Após esse martírio, começava meu verdadeiro suplício: iniciava a limpeza na cozinha. Primeiramente a louça que sobrava do almoço. Depois os vasilhames de plásticos onde ficavam as carnes guardadas (as que comportavam frango e empanados tinham que ter atenção especial, além de lavados com detergente tinha que ser usado um produto para tirar o cheiro de ovo e de frango) e as panelas. Estas tinham que ser ARIADAS com palha de aço (e tinham que brilhar como novas!). O fogão, as paredes, a fritadeira, as prateleiras tudo muito bem limpo, ora com esponja e detergente, ora com pano e detergente ou pano com outro produto mais forte. Não preciso dizer que o tempo todo ela dizia que eu estava muito lento e que não ia dar tempo de dar conta de tudo! A cada término de tarefa a patroa me lembrava de como deveria guardar e tudo tinha uma ordem e um lugar certo para cada coisa. Ai de mim se eu esquecia uma seqüência ou pusesse alguma coisa fora do lugar. Bem, resumindo, a cozinha era estreitíssima, quente e ela ainda fumava o tempo todo! Tudo que eu fazia tinha que ser perfeitamente executado. Os panos de chão, de prato e toalhas tinham que ficar alvíssimos para o outro dia. Quando eu conseguia terminar tudo do jeito que eles queriam, já era noite.

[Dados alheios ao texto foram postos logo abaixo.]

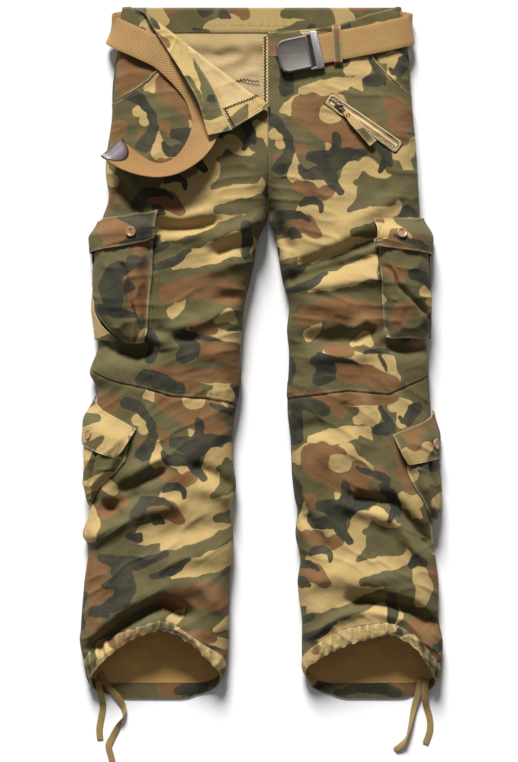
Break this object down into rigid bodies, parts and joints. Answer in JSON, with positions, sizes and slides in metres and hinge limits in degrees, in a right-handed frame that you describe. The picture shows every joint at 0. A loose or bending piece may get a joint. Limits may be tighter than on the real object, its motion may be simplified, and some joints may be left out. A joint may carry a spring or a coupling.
{
  "type": "camouflage cargo trousers laid flat",
  "caption": "Camouflage cargo trousers lying flat on their back, fly corner turned down, with side pockets, gathered hems and a webbing belt.",
  "frame": {"origin": "on the surface, under the middle of the garment's width and length, the hem ties left out", "axes": "+X to the wearer's left, +Y from the hems up to the waist, +Z off the surface towards the front of the garment"},
  "size_m": [0.5145, 1.0731, 0.0913],
  "materials": {
    "camo_cloth": "matt cotton twill, printed camouflage in tan, olive, brown and slate",
    "cloth_reverse": "matt cotton twill, plain tan reverse",
    "webbing": "heavy tan cotton webbing",
    "tie_tape": "woven khaki cotton tape",
    "buckle_metal": "brushed gunmetal",
    "zip_metal": "aged dark brass",
    "zip_tape": "woven tan tape",
    "leather": "dark brown, slightly shiny",
    "button_resin": "mottled brown, semi-gloss"
  },
  "bodies": {
    "trousers": {"front_upper_right": "camo_cloth", "front_upper_left": "camo_cloth", "front_lower_right": "camo_cloth", "front_lower_left": "camo_cloth", "hip_pocket_bearer_right": "camo_cloth", "hip_pocket_bearer_left": "camo_cloth", "back_right": "camo_cloth", "back_left": "camo_cloth", "hem_casing_front_right": "camo_cloth", "hem_casing_front_left": "camo_cloth", "hem_casing_back_right": "camo_cloth", "hem_casing_back_left": "camo_cloth", "waistband_front_right": "camo_cloth", "waistband_front_left": "camo_cloth", "waistband_back": "camo_cloth", "fly_corner_right": "cloth_reverse", "fly_facing_right": "camo_cloth", "fly_shield_left": "camo_cloth", "belt_webbing": "webbing", "belt_tip": "leather", "buckle_plate": "buckle_metal", "buckle_bar": "buckle_metal", "belt_loop_front_left": "camo_cloth", "belt_loop_back_right": "camo_cloth", "belt_loop_back_centre": "camo_cloth", "belt_loop_back_left": "camo_cloth", "cargo_pocket_right": "camo_cloth", "cargo_pocket_right_flap": "camo_cloth", "cargo_pocket_right_button": "button_resin", "cargo_pocket_left": "camo_cloth", "cargo_pocket_left_flap": "camo_cloth", "cargo_pocket_left_button": "button_resin", "calf_pocket_right": "camo_cloth", "calf_pocket_right_flap": "camo_cloth", "calf_pocket_right_button": "button_resin", "calf_pocket_left": "camo_cloth", "calf_pocket_left_flap": "camo_cloth", "calf_pocket_left_button": "button_resin", "zip_welt": "camo_cloth", "zip_tape": "zip_tape", "zip_slider": "zip_metal", "tie_right_long": "tie_tape", "tie_right_short": "tie_tape", "tie_left_long": "tie_tape", "tie_left_short": "tie_tape"},
    "zip_pull": {"zip_pull_link": "zip_metal", "zip_pull_strap": "camo_cloth"}
  },
  "joints": [
    {"name": "zip_pull_hinge", "type": "hinge", "parent": "trousers", "child": "zip_pull", "pos_m": [0.10959, 0.34778, 0.04891], "axis": [-0.7526, -0.6542, 0.0748], "range_deg": [0, 120]}
  ]
}
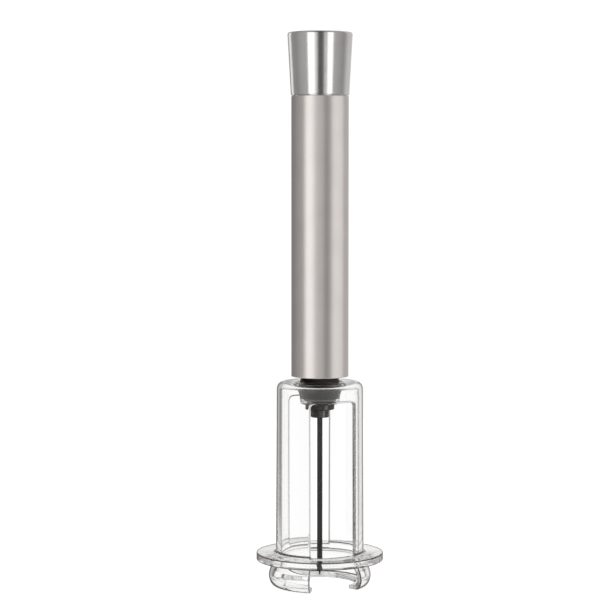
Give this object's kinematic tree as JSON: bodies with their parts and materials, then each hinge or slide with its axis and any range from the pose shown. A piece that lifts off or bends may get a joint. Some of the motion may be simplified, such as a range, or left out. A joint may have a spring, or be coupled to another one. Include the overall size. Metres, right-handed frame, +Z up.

Ora, eu fui (muito mal) pago por essas tarefas e você pode perguntar: quando essa situação pode ser comparada à escravidão? Na humilhação, na pressão psicológica, na opressão do trabalho. Muitos escravos (acredito que a maioria) deviam ouvir o tempo todo que não passavam de trastes imprestáveis, preguiçosos, incompetentes (eles não me diziam isso explicitamente, mas era como se exprimissem tais adjetivos). Meu vexame era para mim insuportável. Minhas mãos doíam, meus dedos ficaram todos esfolados Pensava como os pobres cativos suportavam uma vida inteira de humilhação e sofrimento e compreendia, mais do que nunca, a reação de alguns ao resistirem a esta existência madrasta simplesmente se vingando de seus algozes. No terceiro dia não suportei e dei um chute nos patrões. Joguei a toalha.
PQP!!! Eu, no mínimo mandaria eles tomarem no CÚ!